Quiet, please...quiet... thank you. First, a big round of applause for every musician who has touched the hearts of his or her audience this year. You're wonderful. We love you. Thank you for all your inspirational music-making.

Now, would the following artists please approach the platform where Ricki and Cosi are ensconced upon their silken cushions. They will let you stroke their chocolate and silver fur and are ready to give you each a very special purr. 


ICON OF THE YEAR
Yehudi Menuhin, whose centenary has been lavishly celebrated.



PIANIST OF THE YEAR
The incomparable Martha Argerich, whose Schumann Piano Concerto at the Royal Philharmonic's 70th anniversary concert I won't forget in a hurry. Here's some footage of her playing Liszt in 1966.



STRING PLAYER OF THE YEAR
Please step forward, Renaud Capuçon: one of the finest advocates for the Schumann Violin Concerto. Thank you for bringing it the passion, virility and dignity it deserves in your performance with the LSO a few weeks ago.



SINGER OF THE YEAR
Renée Fleming. Please don't go just yet!



CONDUCTOR OF THE YEAR
Andris Nelsons. His Rosenkavalier is overriding pretty much everything right now.



FESTIVAL OF THE YEAR
The Munich Opera Festival, and not only because I got to say hello to a rather wonderful tenor at the last-night party. What a feast of treats this is: the greatest singers meet the most interesting and intelligent of productions and we can gulp it all down as greedily as humanly possible.
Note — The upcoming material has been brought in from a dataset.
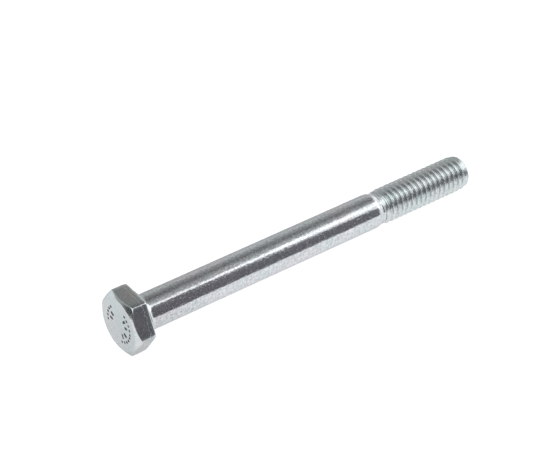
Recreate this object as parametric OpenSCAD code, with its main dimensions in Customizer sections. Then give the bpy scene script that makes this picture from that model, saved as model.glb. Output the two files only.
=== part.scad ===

YOUTHFUL ARTIST OF THE YEAR
Sheku Kanneh-Mason, the thrilling young cellist who is now the BBC Young Musician of the Year.



ARTIST OF THE YEAR
Zuzana Ružičková, the only person ever to have made me fall in love with the harpsichord. She survived Terezín, Auschwitz, Belsen, the Czech communist regime and censure by leading lights of early music puritanism, but she is nearly 90 and her Bach - now released on CD for the first time, by Warner Classics - is the most radiant and life-affirming that I know. She is also my INTERVIEWEE OF THE YEAR. I have articles about her coming out shortly in tomorrow's JC, and another in BBC Music Magazine. I've met many inspiring people, but none more so than this remarkable soul.



And one STUFFED TURKEY
Sadly, Patricia Kopatchinskaja in the Schumann Violin Concerto back in January. Just because Schumann was about to have his final nervous breakdown when he wrote it, that doesn't mean you have to play it as if you are the first Mrs Rochester.

Personal highlights:
PROUDEST MOMENTS: 1) Ghost Variations coming into being and being named Books Choice in BBC Music Magazine's latest issue (which is out tomorrow). 2) Performing Alicia's Gift with Viv McLean at the Wigmore Hall. 3) Roxanna Panufnik has finished composing the "people's opera" we've been writing together for Garsington, Silver Birch, and hearing it through for the first time was astonishing. She's produced some very beautiful stuff, it packs quite a punch and we hope you're going to love it when it hits the boards in July.

WEIRDEST MOMENTS: 1) In said Alicia's Gift concert, actually playing the piano in the Wigmore Hall. 2) The paper I'd written for for 12 years, which used to be a great national newspaper, decided to shut its print operation, sell its profitable offshoot and make a heap of people redundant. Discovering this by reading about it in another paper was pretty bloody weird.

Have a very happy Christmas, dear JDCMB readers, and may 2017 bring much music and joy.